Tuesday, October 9, 2018

A Post Which Definitively Answers The Question “Which Came First ...”

Most of my regular readers know I have fibromyalgia. While I’d been complaining about muscle aches and pains for years, 2010 was the watershed year, a culmination of encroaching symptoms that would gradually but definitively destroy most of my life as I had known it up to that point. It didn’t help that my former primary care physician was an unprofessional imbecile. By the time I realized I had to augment him, and then replace him, I’d run the gamut of all the ways the state and federal governments screw around with a disability application. In all fairness, the PCP did have help - the psychiatrist I had used on and off for a decent number of years had suddenly taken leave of her senses as well.

Once I had gotten my medical care back on track I was, with the assistance of a social security firm, able to retire on disability (albeit 5 years before I had planned on retiring), collect my pension from the state, and get down to the business of daily life with a dreadful disorder.  Fibromyalgia is a terrible disease that I wouldn’t wish on my worst enemy, if I had one. But it is part of who I am at this stage of my life, and I really do try to make the best it. I can’t hike up the side of a Korean mountain during monsoon season, but I can make it to the cruise terminal at Port Canaveral, so I consider myself pretty lucky.

If you are unfamiliar with fibromyalgia, here’s a quick overview: I am in pain all the time; the only thing that changes is to what degree of pain I am experiencing that particular day. I do NOT take opioids. I experience brain fog far too often to allow me to practice law or hold down any kind of job. You get the idea. My social life is limited by my disabilities, and I spend much more time with my medical providers (PCP, rheumatologist, (new) psychiatrist, mental health therapist, neurologist, orthopedist, endocrinologist, gynecologist, dental specialist, and let’s not forget those early-morning appointments at Quest Labs) than with my friends.

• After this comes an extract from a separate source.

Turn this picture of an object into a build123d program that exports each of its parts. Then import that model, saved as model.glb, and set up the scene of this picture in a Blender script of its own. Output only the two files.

One question that has popped up over the past few years is “when did I get this disorder? What triggered it to explode in my late fifties - was it menopause? Unusual levels of stress at the office? The gastric bypass surgery I’d had in 2003?  I had no answers, although my old nemesis stress seemed the most likely.

And then, a month or two ago, I had an epiphany, brought about by something that popped up on my Pinterest feed, with a picture that left me staring. I haven’t been able find that damn picture since, but it had reminded me of an old photo, and then I knew that the egg had indeed come before the chicken.



Can you see it?

Do you get it?


By the way, can you bend your thumb so that it touches your forearm?

Work on it.  I’m going out to play in the dirt before the storms come.